I’ve noticed that any posts on this blog that contain the words “food mail” receive far more page views than any other, and that the search term “food mail” is the most common method people have used to land on this site in recent days.
This suggests a big hunger for information about Nutrition North Canada, the new program, announced May 21, that will replace food mail.
I could give you a couple of thousand words of exposition on this, but as part of my day job, I wrote an editorial this evening about it that you’ll likely see soon on Nunatsiaq Online, and I’m starting to get tired of the subject.

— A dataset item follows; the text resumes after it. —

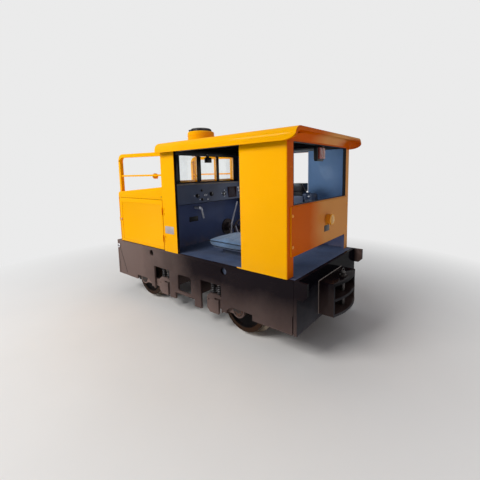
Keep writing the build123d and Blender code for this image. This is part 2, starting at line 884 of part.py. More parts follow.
lever_points = [(lever_x, y, z) for y, z in lever_joints]
lever = bar(lever_points[0], lever_points[1], lever_rod) + bar(lever_points[1], lever_points[2], lever_rod)
lever += Pos(*lever_points[1]) * Sphere(lever_rod)
lever += Pos(*lever_points[0]) * Sphere(lever_rod)
foot_y, foot_z = lever_joints[0]
foot_length, foot_width = lever_foot_size
lever += block(
    (lever_x - foot_length / 2, lever_x + foot_length / 2),
    (foot_y - foot_width / 2, foot_y + foot_width / 2),
    (frame_top, foot_z),
)
save("brake_lever", lever)

# The driver's seat: a steel pedestal with a pan, and a plain pad.
pad_bottom = seat_top - pad_thickness
pan_top = pad_bottom - seat_gap
stand_half = seat_width / 2 - stand_inset
pan_half = seat_width / 2 - pan_inset
seat_middle = Pos(seat_x, seat_y, 0)
stand = block((-stand_half, stand_half), (-stand_half, stand_half), (frame_top, pan_top))
stand += block((-pan_half, pan_half), (-pan_half, pan_half), (pan_top - pan_thickness, pan_top))
save("seat_stand", seat_middle * stand)
pad = Pos(seat_x, seat_y, seat_top - pad_thickness / 2) * Box(seat_width, seat_width, pad_thickness)
save("seat_pad", fillet(pad.edges(), pad_round))
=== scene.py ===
import json
import math
import random
import bmesh
import bpy
from mathutils import Matrix, Vector


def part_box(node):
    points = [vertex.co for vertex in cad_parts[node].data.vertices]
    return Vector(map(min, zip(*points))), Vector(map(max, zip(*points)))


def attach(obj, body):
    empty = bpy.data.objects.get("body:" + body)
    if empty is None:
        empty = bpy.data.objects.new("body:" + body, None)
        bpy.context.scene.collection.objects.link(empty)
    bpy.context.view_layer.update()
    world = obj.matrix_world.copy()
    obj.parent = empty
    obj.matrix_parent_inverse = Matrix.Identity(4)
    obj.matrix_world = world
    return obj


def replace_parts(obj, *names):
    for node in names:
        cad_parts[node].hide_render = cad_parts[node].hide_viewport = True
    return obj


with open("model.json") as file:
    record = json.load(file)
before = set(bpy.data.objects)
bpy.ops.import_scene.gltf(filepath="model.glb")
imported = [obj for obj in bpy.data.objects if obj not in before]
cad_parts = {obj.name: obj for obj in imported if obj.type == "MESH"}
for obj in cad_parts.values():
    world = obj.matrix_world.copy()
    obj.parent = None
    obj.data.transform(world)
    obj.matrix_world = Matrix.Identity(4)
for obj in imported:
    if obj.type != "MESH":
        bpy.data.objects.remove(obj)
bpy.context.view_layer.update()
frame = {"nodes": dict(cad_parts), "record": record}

# Pieces are made in millimetres. Finishes, lamps and the camera take metres.
mm = 0.001
nodes = frame["nodes"]
low = {name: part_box(name)[0] / mm for name in nodes}
high = {name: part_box(name)[1] / mm for name in nodes}
UP = Vector((0, 0, 1))
ALONG = Vector((1, 0, 0))
ACROSS = Vector((0, 1, 0))

# Places that many pieces share, read from the frame
near_face = low["side_plate_near"].y
deck_top = high["side_plate_near"].z
cab_face = high["cab_end_wall"].x
panel_face = high["end_panel"].x
front_wall_out = low["cab_front_wall"].x
front_wall_in = high["cab_front_wall"].x
end_wall_in = low["cab_end_wall"].x
wall_inner = high["cab_front_wall"].y
wall_outer = high["front_column_far"].y
wall_top = high["cab_end_wall"].z
wheel_face = high["wheels_rear"].y
console_edge = high["console"].x - 20
console_rake_foot = low["console"].z + 20
axle_height = (low["wheels_rear"].z + high["wheels_rear"].z) / 2
axle_x = {end: (low[f"wheels_{end}"].x + high[f"wheels_{end}"].x) / 2 for end in ("rear", "front")}

# The end wall's window and the top of the opening under it
window_half, window_low, window_top = 457, 1053, 1464
opening_top = 709.5

WHITE = (1, 1, 1, 1)
BLACK = (0, 0, 0, 1)


def srgb(*levels):
    shares = [level / 255 for level in levels]
    return (*(s / 12.92 if s <= 0.04 else ((s + 0.055) / 1.055) ** 2.4 for s in shares), 1.0)


# Shader tools. A Value is a node's output. Sums with it make Math nodes, and a | b is the greater of two.
def math_node(operation):
    return lambda a, b=0.0: a.graph.math(operation, a, b)


class Value:
    def __init__(self, graph, socket):
        self.graph = graph
        self.socket = socket

    __add__ = math_node("ADD")
    __sub__ = math_node("SUBTRACT")
    __mul__ = math_node("MULTIPLY")
    __truediv__ = math_node("DIVIDE")
    __gt__ = math_node("GREATER_THAN")
    __lt__ = math_node("LESS_THAN")
    __or__ = math_node("MAXIMUM")
    __abs__ = math_node("ABSOLUTE")

    def __rsub__(self, other):
        return self.graph.math("SUBTRACT", other, self)

    def ramp(self, start, end, to_start=0.0, to_end=1.0):
        sockets = {"Value": self, "From Min": start, "From Max": end, "To Min": to_start, "To Max": to_end}
        return self.graph.node("MapRange", sockets)


class Graph:
    def __init__(self, tree):
        self.tree = tree

    @property
    def place(self):
        return self.node("TexCoord", out="Object")

    @property
    def normal(self):
        return self.node("TexCoord", out="Normal")

    def node(self, kind, sockets=None, out=0, **settings):
        made = self.tree.nodes.new("ShaderNode" + kind)
        for key, value in settings.items():
            setattr(made, key, value)
        for key, value in (sockets or {}).items():
            self.feed(made.inputs[key], value)
        return Value(self, made.outputs[out])

    def feed(self, socket, value):
        if isinstance(value, Value):
            self.tree.links.new(value.socket, socket)
        else:
            socket.default_value = value

    def math(self, operation, a, b=0.0, clamp=False):
        return self.node("Math", {0: a, 1: b}, operation=operation, use_clamp=clamp)

    def vector(self, operation, a, b=(0, 0, 0)):
        out = "Value" if operation in ("DOT_PRODUCT", "LENGTH") else 0
        return self.node("VectorMath", {0: a, 1: b}, out, operation=operation)

    def split(self, vector):
        made = self.node("SeparateXYZ", {0: vector}).socket.node
        return [Value(self, out) for out in made.outputs]

    def noise(self, scale, detail=4.0, roughness=0.55, vector=None):
        sockets = {"Vector": vector or self.place, "Scale": scale, "Detail": detail, "Roughness": roughness}
        return self.node("TexNoise", sockets)

    def mix(self, factor, a, b):
        return self.node("Mix", {0: factor, 6: a, 7: b}, 2, data_type="RGBA")

    def use(self, group, **sockets):
        # A group's only output, or the list of its outputs.
        made = self.node("Group", sockets, node_tree=group).socket.node
        outs = [Value(self, out) for out in made.outputs]
        return outs if len(outs) > 1 else outs[0]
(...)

So you’re better off heading to the original source, the Government of Canada:
Go to that page and read the press release. Then scroll to the bottom, where you will find links to a backgrounder, a FAQ, lists of eligible and ineligible goods, and lists of eligible and ineligible communities.
Note also that all food retailers in eligible communities may use the new subsidy scheme. Individual consumers may use it too.
But before I let this subject go for good, it’s worth pointing out another aspect of it that no one appears to have yet raised in public: the impact of Nutrition North Canada on Nunavik, where, until now, retailers have enjoyed an extra-low food mail freight rate of only $1.00 a kilogram. Retailers in Nunavut have paid $2.50 per kilogram.
Nunavik’s food mail subsidy is so generous, retailers in that region have long used air freight to ship things that ought to have been shipped by sealift, especially dry goods like clothing and appliances. By Oct. 3 this year, this will end. Most non-food items will no longer be eligible for an air freight subsidy, which means the impact on Nunavik’s transportation system could be substantial. And under the new system, Nunavik’s nutiritious food freight subsidy rates will be calculated on a community-by-community basis. Will Nunavik’s new rates be higher or lower than $1.00 per kilogram?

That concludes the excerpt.